Like the 26.2 and 13.1 bumper stickers, this apparel serves a clear purpose: We can look at them and immediately know that the person wearing it is a runner—perhaps even an accomplished one.
I have several friends who are runners
or at least I did before writing this. Some have completed marathons in Nashville and Washington, D.C. One even ran the Boston Marathon.A few days ago, one of these running friends said, after describing a recent run: “Why do I keep doing this?” I have no idea.
Why would someone want to get up at 5 a.m. and run 10 miles adorned with fluorescent tape to avoid being struck by someone who has the good sense to use a car for a 10-mile journey?
I have a theory.
There is no more visible form of strenuous exercise than running. When runners are dashing down a street in the middle of town or through a subdivision, they know that every driver, every pedestrian, every leaf-raker and every person idly staring out a window can see them.

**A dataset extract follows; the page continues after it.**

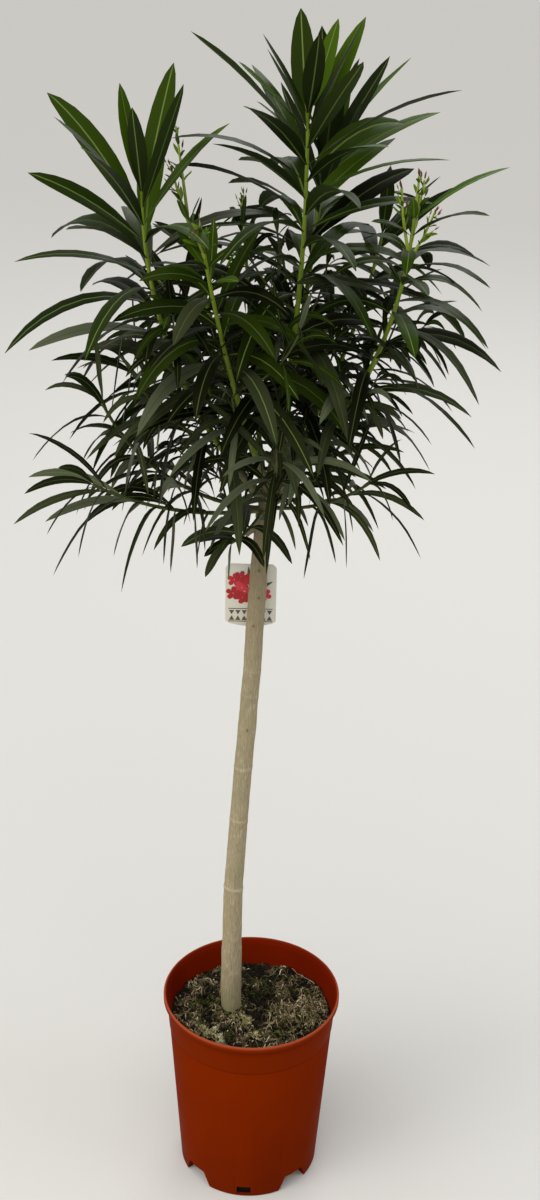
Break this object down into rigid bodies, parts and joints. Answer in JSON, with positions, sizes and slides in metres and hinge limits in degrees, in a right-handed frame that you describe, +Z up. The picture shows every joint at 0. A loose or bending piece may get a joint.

These days, people want more than ever to be seen. This is the age of taking a photo selfie and posting it on Facebook FB +0.26% with the announcement that you’re bored—in the hope that someone will “like” that information. People want attention and crave appreciation. If you’re actually doing something like running—covering ground, staying healthy, almost even having fun—what better way to fulfill the look-at-me desire? The lone runner is a one-person parade. Yay.
OK, I know, this isn’t the case for all runners. Many of my friends who regularly run have done so for years, decades before there was a thing called social media to put humanity’s self-absorption in overdrive. These folks also tend to be infatuated with fitness anyway. If they’re not out on the streets showing the sedentary world how it’s done, they’re at the gym or in a spinning class.
I saw a great new bumper sticker the other day.
It read 0.0. I’ll take one of those, please.